In the end, Scorsese does not deliver Wharton’s Age of Innocence verbatim. He delivers its cinematic counterpart—an opera of color, sound, and desire, where irony is surrendered for immersion, and judgment postponed until the final, devastating reveal. Something is undeniably lost: the sharp, witty narrator, the scalpel of satire. But something is equally gained: the grandeur of cinema, the hypnotic spell of music and image, the visceral ache of being seduced and betrayed alongside the characters.

Adaptation, in this sense, is not about fidelity but about power. Wharton wielded the power of words to expose society’s theatre. Scorsese wields the power of film to make us feel that theatre from the inside. Both achieve the same revelation—that freedom is narrower than we believe, that society writes our roles before we ever step on stage. They simply reach it by different means, through different kinds of enchantment.

Conclusion

To compare Scorsese’s The Age of Innocence to Wharton’s novel is not to measure failure or fidelity but to witness transformation. Something is inevitably lost: the biting irony, the narrator’s sly commentary, the surgical precision of Wharton’s sentences. Yet what emerges in its place is uniquely filmic: the swell of music, the hypnotic rhythm of editing, the camera’s ability to seduce and betray.

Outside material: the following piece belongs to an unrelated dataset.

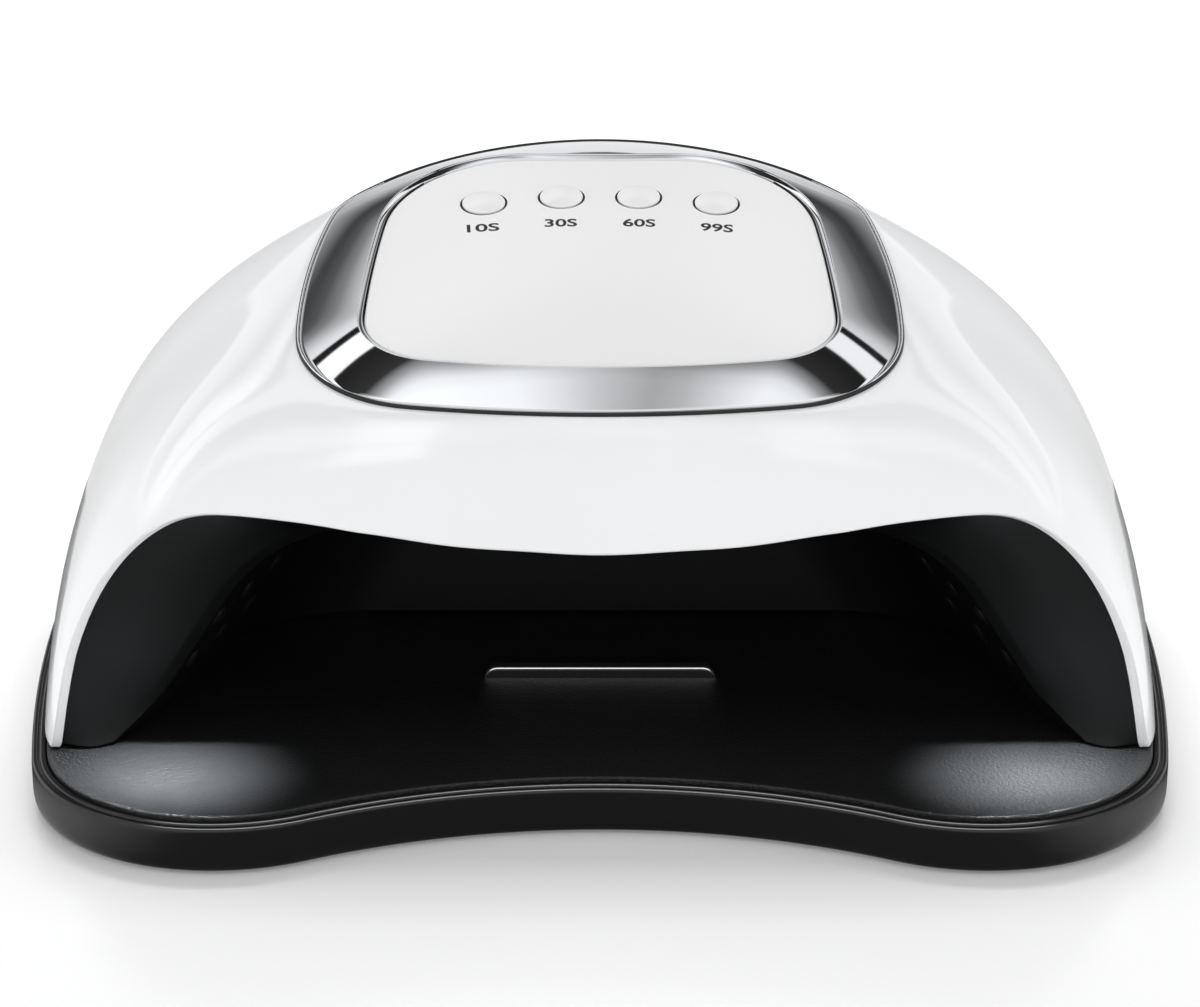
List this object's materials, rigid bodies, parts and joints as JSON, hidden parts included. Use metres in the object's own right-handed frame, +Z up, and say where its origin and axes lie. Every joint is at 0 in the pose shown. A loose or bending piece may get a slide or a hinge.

Like Gounod’s Faust—which traded Goethe’s metaphysics for soaring arias—Scorsese’s film trades prose for spectacle, irony for enchantment. Both novel and film arrive at the same haunting revelation: that desire can be a trap, that society scripts our roles, that freedom is narrower than we dream. The power of adaptation lies not in replication, but in translation—and in The Age of Innocence, Scorsese shows just how much can be gained by daring to lose.